Когда все было готово, я взял молодого Заневского к себе в помощники за депутата и погнал работников на дорогу, где распределил их по местам, требующим исправления, с назначением в каждой артели одного из них начальником и с возложением на него ответственности за успех. Прибыв таким образом к лесу, лежащему уже под м. Козачизна, я нашел, что бывшая чрез оный прежде узкая дорога была уже вырублена на три сажени ширины и уровнена. В лесу встретил я человек 40 работников под присмотром одного приказчика. Показав ему, что делать, я поехал далее и прибыл в Козачизну, где остановился у какого-то пана Каминского. Когда я стал требовать работников, то Каминский указал мне на одного артиллерийского офицера, для которого он не мог добыть подводы, потому что из его селения весь народ был выслан на работу в лес; в соседственных же селениях крестьяне взбунтовались и не повиновались ни земской полиции, ни помещичьим приказчикам. Так как у меня был открытый лист, по которому я вправе был требовать всякого вспоможения от воинских команд, то я его показал артиллерийскому офицеру (Каменскому), который мне дал одного из находившихся с ним артиллеристов, и я отправился в селение, лежащее верстах в трех от Козачизны, где уже носился слух о переходе французов через Неман. Но я не верил сему слуху и, созвав старшин, погрозил им наказанием, после чего получил человек 40 работников, которых привел в лес и отдал их под присмотр надзирателю, приказав, чтобы, в случае неповиновения, наказать зачинщиков. После такого внушения работа пошла с успехом, и дорога подходила уже к концу, когда я оттуда уехал.

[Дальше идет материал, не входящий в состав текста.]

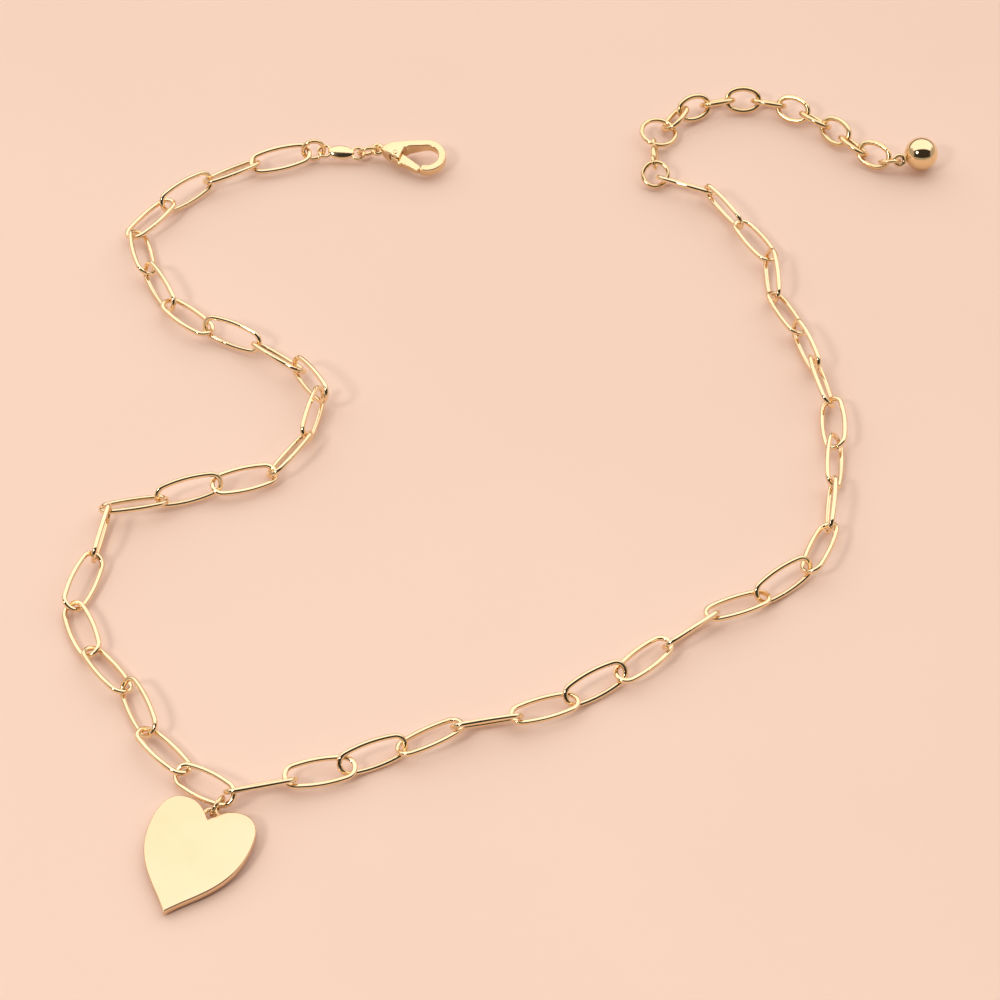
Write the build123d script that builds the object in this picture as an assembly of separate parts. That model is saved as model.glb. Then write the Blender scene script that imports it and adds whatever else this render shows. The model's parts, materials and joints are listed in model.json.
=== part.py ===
from build123d import *

import os
from dataclasses import dataclass
from math import asin, atan2, cos, degrees, radians, sin

import numpy as np

# A pendant necklace of paperclip chain, laid open in loose curves on a flat surface.
# Units are millimetres, +Z is up and the surface is z = 0. +X runs along the lay's short side and +Y
# along its long side, from the pendant towards the two open ends. The origin is on the surface, under
# the middle of the whole necklace.

# ---- Paperclip chain -------------------------------------------------------------------------------
WIRE = 0.9               # round wire of the chain links
LINK_LENGTH = 12.2       # outside length
LINK_WIDTH = 5.2         # outside width at the middle of the slightly bowed sides
LINK_END_RADIUS = 1.8    # centreline radius of each end

# ---- Extender --------------------------------------------------------------------------------------
OVAL_WIRE = 1.0
OVAL_LENGTH = 7.2
OVAL_WIDTH = 5.3
OVAL_END_RADIUS = 1.9
OVALS_PER_NODE = 5
EXTENDER_LINK = "extender_link_"

# ---- Jump rings: outside diameter, wire --------------------------------------------------------------
LEFT_END_RING = (4.8, 0.85)
CLASP_RING = (4.4, 0.75)
RIGHT_END_RING = (5.6, 0.85)
EXTENDER_RING = (7.4, 0.85)
DROP_RING = (4.4, 0.7)
PENDANT_RING = (4.0, 0.7)

# ---- Bean tag ----------------------------------------------------------------------------------------
TAG_BEAN_LENGTH = 5.0
TAG_BEAN_WIDTH = 2.8
TAG_THICKNESS = 1.5
TAG_EYE_DIAMETER = 2.9   # outside
TAG_EYE_WIRE = 0.6
TAG_SPAN = 6.3           # between the centres of its two eyes

# ---- Ball drop -----------------------------------------------------------------------------------------
BALL_DIAMETER = 6.3
BALL_EYE_DIAMETER = 2.6
BALL_EYE_WIRE = 0.75
BALL_STEM = 4.3          # from the centre of the ball to the centre of its eye

# ---- Lobster clasp ---------------------------------------------------------------------------------------
CLASP_EYE_DIAMETER = 2.8
CLASP_EYE_WIRE = 0.8
CLASP_THICKNESS = 2.9
CLASP_WIDTH = 7.2
CLASP_REACH = 13.4       # from the centre of the eye to the far end of the hook
CLASP_NECK = 1.9         # centre of the round neck that joins the eye
CLASP_NECK_RADIUS = 0.95
CLASP_HOOK_WIDTH = 1.3   # across the hook at its far end
CLASP_THROAT = (6.3, 0.6)
CLASP_THROAT_RADIUS = 0.55
CLASP_PROFILE = [(2.4, 1.45), (5.4, 1.45), (8.6, 0.95), (13.4, 0.8)]    # half thickness along it
GATE_GAP = (5.2, 9.3)    # where the hook is open, along the clasp
GATE_LEAN = 1.2          # how far the housing's front edge leans back at the outside
HOOK_LEAN = 0.9          # and the end of the hook, so that the lever's nose clears it
LEVER_THICKNESS = 1.2
LEVER_PIVOT = (3.9, -0.9)
LEVER_HEEL_RADIUS = 1.0
LEVER_TIP_RADIUS = 0.6
LEVER_RIDGE = (5.1, -2.35)
LEVER_RIDGE_RADIUS = 0.5
LEVER_SWING = 28         # degrees that the lever opens
NOSE_CLEARANCE = 0.12
SLOT_WIDTH = 1.8
SLOT_CLEARANCE = 0.2
SLOT_TOP = 1.3           # from the pivot up to the end of the slot
PIN_DIAMETER = 0.8
PIN_CLEARANCE = 0.05
PIN_HEAD = 0.1
SPRING_WIRE = 0.22

# ---- Heart pendant -----------------------------------------------------------------------------------------
HEART_WIDTH = 17.0
HEART_LENGTH = 17.4      # from the cleft to the tip
HEART_CLEFT_DEPTH = 2.8
HEART_CLEFT = 1.0        # from the centre of the eye to the cleft
HEART_CROWN = 4.4        # from the middle to the top of each lobe
HEART_SHOULDER = 2.6     # from the cleft to the widest place
HEART_CLEFT_SLOPE = 0.8
HEART_TIP_SLOPE = 0.8
HEART_THICKNESS = 1.3
HEART_EYE_DIAMETER = 3.1
HEART_EYE_WIRE = 0.7

# ---- How the chain lies ------------------------------------------------------------------------------------
# Each piece is (heading, roll) in degrees. The heading is its long direction seen from above, measured
# from +X and pointing away from the pendant. The roll tips it about that direction: 0 lies flat,
# positive lifts its left side and 90 stands it on edge. A third angle turns the place where a slack
# piece is hooked clockwise round its own first end.
MIDDLE_PLACE = (-50.2, -58)    # of the first end of the middle link
MIDDLE_LINK = (-33, 30)
MIDDLE_LIFT = 1.0        # of its far end, which the pendant's ring passes under
LEFT_LAY = [
    (134, 22), (116, -45), (128, 26), (114, -24), (72, 35), (81, -82), (12, -28), (19, 62),
    (19, 14), (57, -45), (77, 72), (122, -68), (142, 45), (153, -61), (138, 9), (119, -65),
    (104, 38), (51, -14), (41, 63), (33, -30), (16, 22),
]
RIGHT_LAY = [
    (16, -53), (12, 12), (23, 52), (28, -18), (11, -62), (20, -6), (31, 46), (42, -3),
    (38, -64), (23, -14), (36, 50), (67, -30), (82, -79), (83, 52), (90, -32), (101, 55),
    (107, -77), (112, 29), (93, -69), (119, 14), (122, 83), (155, 43),
]
LEFT_END_LAY = {
    "left_end_ring": (10, 80), "left_tag": (-2, 20), "clasp_ring": (14, -60), "clasp_body": (-14, 10),
}
RIGHT_END_LAY = {"right_end_ring": (168, -30), "right_tag": (86, 70), "extender_ring": (62, 8, 26)}
EXTENDER_LAY = [
    (56, -40), (26, 50), (15, -40), (-2, 50), (-15, -40),
    (-29, 50), (-41, -40), (-47, 50), (-51, -40), (-34, 50),
]
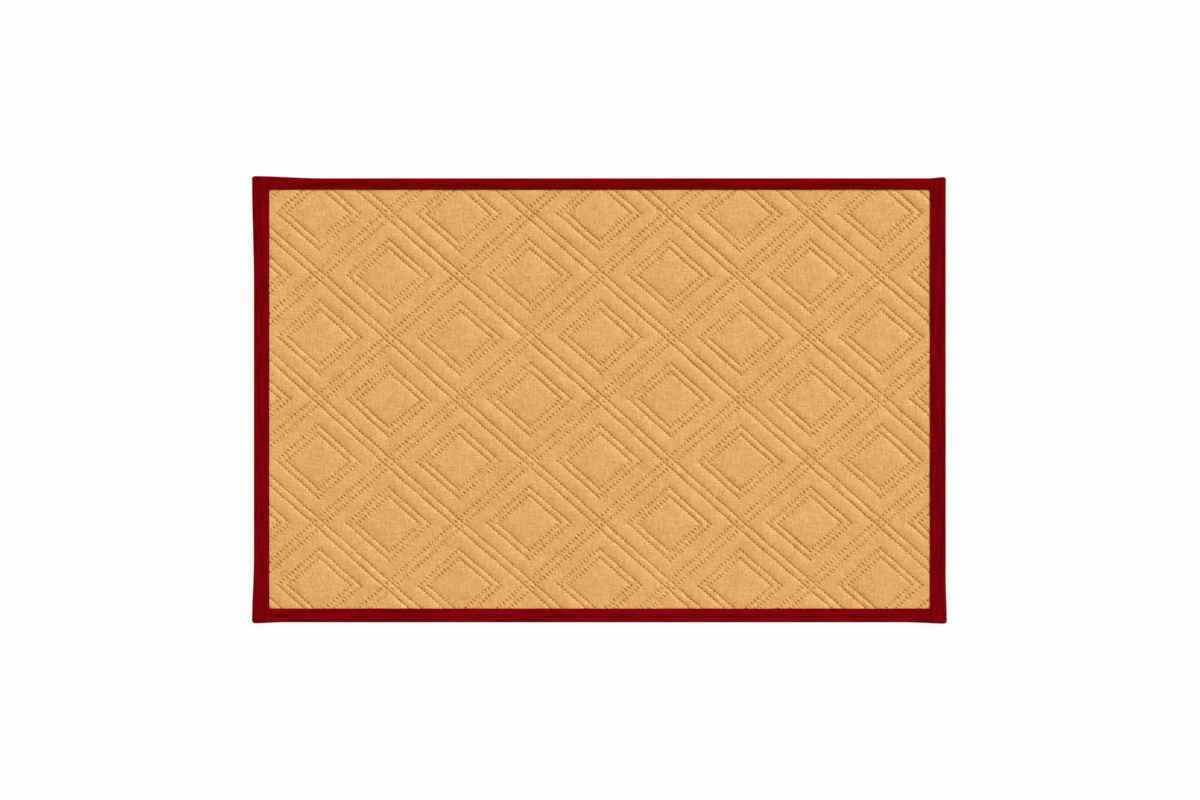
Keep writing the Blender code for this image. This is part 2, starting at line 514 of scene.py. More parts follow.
class Grain:
    """Smooth uneven ground: a value between 0 and 1 at every place, the same on each run."""

    SIZE = 64

    def __init__(self, seed: int) -> None:
        """Draws the values that the ground passes through."""
        self.table = np.random.default_rng(seed).random((self.SIZE, self.SIZE))

    def at(self, u: np.ndarray, v: np.ndarray) -> np.ndarray:
        """The ground's value at places.

        Args:
            u: Their first numbers, in steps of the ground's own grid.
            v: Their second ones.

        Returns:
            The values, from 0 to 1.
        """
        column = np.floor(u).astype(int)
        row = np.floor(v).astype(int)
        across = eased(u - column)
        along = eased(v - row)
        corner = [
            [self.table[(column + i) % self.SIZE, (row + j) % self.SIZE] for j in (0, 1)] for i in (0, 1)
        ]
        near = corner[0][0] * (1 - across) + corner[1][0] * across
        far = corner[0][1] * (1 - across) + corner[1][1] * across
        return near * (1 - along) + far * along

    def swing(self, u: np.ndarray, v: np.ndarray) -> np.ndarray:
        """The ground's value at places on its own grid, stretched to run from -1 to 1."""
        return self.at(u, v) * 2.0 - 1.0

    def over(
        self,
        x: np.ndarray,
        y: np.ndarray,
        size: tuple[float, float],
        start: tuple[float, float] = (0.0, 0.0),
    ) -> np.ndarray:
        """The ground's value at places in metres.

        Args:
            x: Their places one way.
            y: Their places the other way.
            size: How long its patches are each way, in metres.
            start: Which place of the ground's own grid lies at 0.

        Returns:
            The values, from -1 to 1.
        """
        return self.swing(x / size[0] + start[0], y / size[1] + start[1])


# ---------------------------------------------------------------------------------------------------------
# The quilting
# ---------------------------------------------------------------------------------------------------------


class Way(Enum):
    """The two ways in which the trellis's bars run, seen from above."""

    FALLING = -1
    RISING = 1


@dataclass(frozen=True)
class Wave:
    """A regular wave over the mat.

    Attributes:
        turn_x: How fast its angle grows along X, in radians a metre.
        turn_y: The same along Y.
        start: Its angle at the mat's middle.
    """

    turn_x: float
    turn_y: float
    start: float

    def at(self, x: Any, y: Any) -> Any:
        """Its height at places, from -1 to 1."""
        return sine(x * self.turn_x + y * self.turn_y + self.start)


@dataclass(frozen=True)
class Row:
    """A stitched line that runs round inside every diamond.

    Attributes:
        inside: How far it lies inside the middle lines of the diamond's bars.
        stitches: How many stitches one of its sides has; a trellis row's are counted from bar to bar.
        crosses: Whether it runs on through the bars that it meets, or turns at the diamond's corners.
    """

    inside: float
    stitches: int
    crosses: bool = False


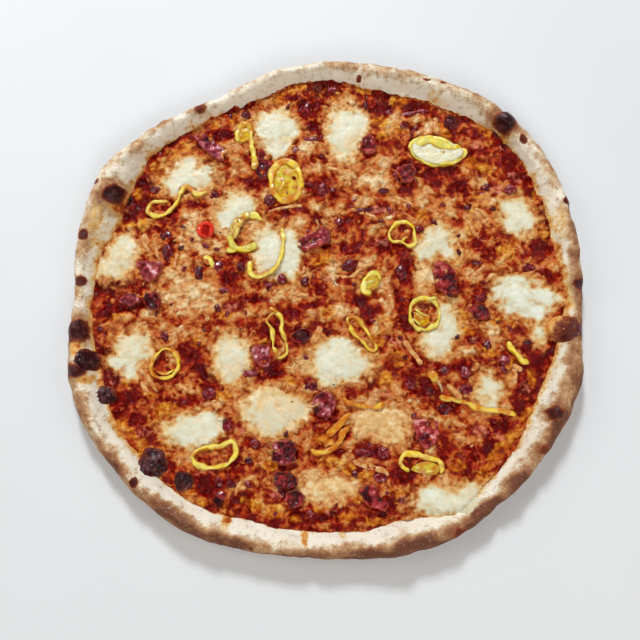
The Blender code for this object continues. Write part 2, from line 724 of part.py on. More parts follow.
def sink_bits(bed, support):
    """Fuses the crumbs and shreds to the bed wherever they are clear of the toppings."""
    draw = random.Random(SEED)
    toppings = support.layers[2:]
    holder = bpy.data.collections.new("bits")
    bpy.context.scene.collection.children.link(holder)
    taken = []
    for x, y, half_length, half_width, turn in CRUMBS:
        spot = at(x, y)
        reach = max(half_length, half_width) * MM + 0.8 * MM
        if free_of_toppings(spot.x, spot.y, reach, toppings, support):
            make_crumb(
                spot.x, spot.y, half_length * MM, half_width * MM, math.radians(turn), draw, holder
            )
            taken.append((spot, reach))
    placed = 0
    while placed < SHRED_COUNT:
        angle = draw.uniform(0, math.tau)
        radius = 0.172 * math.sqrt(draw.random())
        spot = Vector((radius * math.cos(angle), radius * math.sin(angle)))
        length = draw.uniform(*SHRED_LENGTH)
        turn = draw.uniform(0, math.pi)
        bend = draw.uniform(-2.5, 2.5) * MM
        reach = 0.5 * length + 1.5 * MM
        crowded = any((spot - other).length < reach + room for other, room in taken)
        if crowded or not free_of_toppings(spot.x, spot.y, reach, toppings, support):
            continue
        make_shred(spot.x, spot.y, turn, length, bend, holder)
        taken.append((spot, reach))
        placed += 1
    join_bits(bed, holder)


def main():
    clear_scene()
    collection = bpy.data.collections.new(COLLECTION)
    bpy.context.scene.collection.children.link(collection)
    support = Support()
    crust = make_crust(collection)
    support.add(crust)
    bed = make_bed(collection)
    support.add(bed)
    make_mozzarella(collection, support)
    make_ham(collection, support)
    make_peppers(collection, support)
    make_tomato_ring(collection, support)
    sink_bits(bed, support)


if __name__ == "__main__":
    main()
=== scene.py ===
"""Looks of a whole baked pizza: puffed rim, sauce and melted cheese, mozzarella, ham and peppers.

The sizes in the tables are millimetres, measured from a point near the pizza's middle.
"""

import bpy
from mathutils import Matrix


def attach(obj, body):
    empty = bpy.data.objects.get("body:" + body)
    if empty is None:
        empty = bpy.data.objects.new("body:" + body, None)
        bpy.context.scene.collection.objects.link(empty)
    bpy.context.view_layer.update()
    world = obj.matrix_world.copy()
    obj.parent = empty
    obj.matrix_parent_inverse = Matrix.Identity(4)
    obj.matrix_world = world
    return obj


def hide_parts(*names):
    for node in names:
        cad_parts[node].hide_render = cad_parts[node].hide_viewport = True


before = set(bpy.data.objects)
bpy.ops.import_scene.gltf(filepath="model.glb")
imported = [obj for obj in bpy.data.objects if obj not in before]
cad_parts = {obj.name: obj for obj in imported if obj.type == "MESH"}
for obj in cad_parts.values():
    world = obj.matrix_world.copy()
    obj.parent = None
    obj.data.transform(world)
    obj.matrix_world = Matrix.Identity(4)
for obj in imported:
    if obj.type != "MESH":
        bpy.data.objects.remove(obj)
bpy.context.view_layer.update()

import math

import bmesh
import bpy
import numpy as np
from bpy.props import FloatProperty, FloatVectorProperty, IntProperty, PointerProperty
from bpy.types import Operator, Panel, PropertyGroup
from mathutils import Vector
from mathutils.bvhtree import BVHTree

bl_info = {
    "name": "Ham and pepper pizza",
    "version": (1, 0, 0),
    "blender": (4, 5, 0),
    "location": "View3D > Sidebar > Pizza",
    "description": "Builds the looks of a whole baked pizza round its solid model",
    "category": "Add Mesh",
}

MM = 0.001
# The camera that fits the photo, in metres from the same point as the tables, and radians.
CAMERA_PLACE = (-0.00557, -0.11394, 0.53745)
CAMERA_TILT = 0.17533
CAMERA_LENS = 36.905
CAMERA_SENSOR = 36.0
# Spacing of the points along strips and pepper walls.
LINE_STEP = 0.9
# Points that a smooth curve gets between two given ones, before they are spaced evenly.
SPAN_STEPS = 24

# --- measured shapes, the same as the solid model's ---
RIM_CENTRE = (0.5, 1.0)
# Radii every 10 degrees anticlockwise from +X.
RIM_OUTSIDE = (
    210, 213, 217, 221, 223, 221, 216, 212, 208, 208, 206, 200,
    198, 205, 212, 219, 216, 212, 208, 213, 220, 221, 219, 219,
    218, 213, 209, 208, 211, 215, 216, 215, 215, 216, 216, 211,
)  # fmt: skip
RIM_INSIDE = (
    193, 190, 195, 198, 201, 198, 191, 187, 185, 190, 187, 181,
    182, 185, 190, 186, 182, 189, 191, 192, 191, 196, 195, 196,
    194, 188, 186, 185, 187, 187, 198, 194, 192, 186, 187, 190,
)  # fmt: skip
DOUGH_Z = 5.5
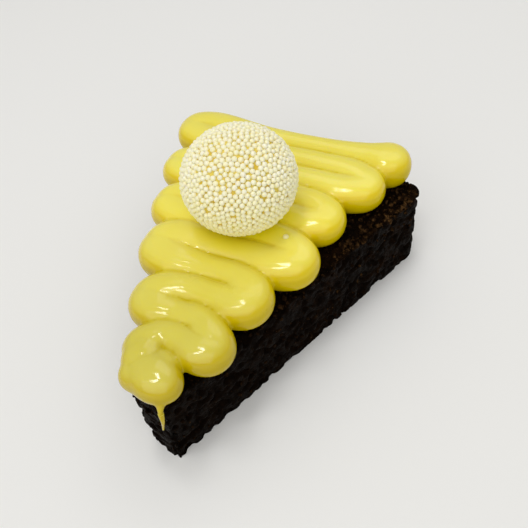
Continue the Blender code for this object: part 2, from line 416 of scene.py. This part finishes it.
def crumbSpots(rng, tree):
    # point and outward direction in metres, size in millimetres
    spots = []
    gather = scatter["gather"]
    onTop, rubble, onSides, atTip = scatter["counts"]
    while len(spots) < onTop + rubble:
        if len(spots) < onTop:
            size = crumbSize(rng)
            right = rng.random() < scatter["rightShare"]
            y = 50 - 100 * rng.random() ** gather["back"]
            inwards = rng.random() ** gather["edge"] * scatter["topBand"]
            x = sideAt(y, right) - (1 if right else -1) * inwards
        else:
            # lumps along the edge near the corner
            size = rng.uniform(*scatter["rubble"])
            y = rng.uniform(*scatter["rubbleRun"])
            x = sideAt(y, True) - rng.random() ** 2 * scatter["rubbleBand"]
        start = Vector((x, y, wedge["height"] + 5)) * mm
        place, normal, *rest = tree.ray_cast(start, Vector((0, 0, -1)))
        if place and place.z > (wedge["height"] - 3) * mm:
            spots.append((place, normal, size))
    while len(spots) < onTop + rubble + onSides + atTip:
        if len(spots) < onTop + rubble + onSides:
            size = crumbSize(rng)
            across, along = rng.choice((0, 1)), rng.random()
            height = wedge["height"] * (1 - rng.random() ** gather["top"])
            inside = slicePoint(0.5, along, height) * mm
        else:
            size = rng.uniform(*scatter["rubble"])
            across, along = scatter["cornerShare"] * rng.random() ** gather["top"], 0
            height = wedge["height"] - 0.3 - scatter["cornerDepth"] * rng.random() ** 2
            inside = slicePoint(0.5, 0.4, height) * mm
        start = slicePoint(across, along, height, 6) * mm
        place, normal, *rest = tree.ray_cast(start, (inside - start).normalized())
        if place and place.z > 1.6 * size * mm:
            spots.append((place, normal, size))
    return spots


def crumbKinds(rng):
    kinds = []
    for kind in range(scatter["kinds"]):
        bm = bmesh.new()
        bmesh.ops.create_icosphere(bm, subdivisions=2, radius=1)
        start = Vector((rng.uniform(0, 50), 0, 0))
        for vert in bm.verts:
            vert.co *= 1 + scatter["roughness"] * noise.noise(scatter["lumps"] * vert.co + start)
        kinds.append(newMesh("crumb", bm))
    return kinds


def makeCrumbs(finish, tree):
    rng = random.Random(scatter["seed"])
    kinds = crumbKinds(rng)
    bm = bmesh.new()
    low, high = cadBox
    for place, normal, size in crumbSpots(rng, tree):
        # no crumb reaches out of the part's box
        edge = scatter["reach"] * size * mm
        place.x = min(high.x - edge, max(low.x + edge, place.x))
        place.y = min(high.y - edge, max(low.y + edge, place.y))
        turn = Quaternion([rng.gauss(0, 1) for axis in range(4)]).normalized()
        squash = Matrix.Diagonal([rng.uniform(*span) for span in scatter["squash"]] + [1])
        rest = Matrix.Translation(place + normal * size * scatter["rise"] * mm)
        pose = rest @ turn.to_matrix().to_4x4() @ squash @ Matrix.Scale(size * mm, 4)
        kind = rng.choice(kinds)
        kind.transform(pose)
        bm.from_mesh(kind)
        kind.transform(pose.inverted())
    return newPiece("loose_crumbs", bm, finish)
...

В неповиновавшемся селении нашел я одного полкового священника, который нагонял свой полк, стоявший на Немане. Услышав о переправе французов через Неман, он хотел возвратиться; но я не верил сему слуху и уговорил его смело продолжать свой путь к полку. Может быть, и попался он с моего совета в руки неприятеля, потому что полки наши быстро отступали от Немана, не зная даже настоящей дороги, по которой идти.
Из леса поехал я назад по старой дороге до русского селения, нашел все конченным, похвалил крестьян и приказчиков, взял добрую тройку и отправился другой дорогой в Видзы, куда приехал ночью. Город был уже совершенно пуст. Я вошел в свою старую квартиру и переночевал на скамейке; поутру хозяин удивился, найдя меня у себя в доме. Как только рассвело, я поспешил к капитану-исправнику Жилинскому и узнал от него, что великий князь с гвардейским корпусом в Свенциянах. Итак, вытребовав себе подводу, я приехал в Свенцияны в глубокую полночь. Подъезжая к городу, видно было множество огней в лагере гвардейского корпуса. Новое для меня зрелище бивуаков казалось диковинным и вместе радовало меня.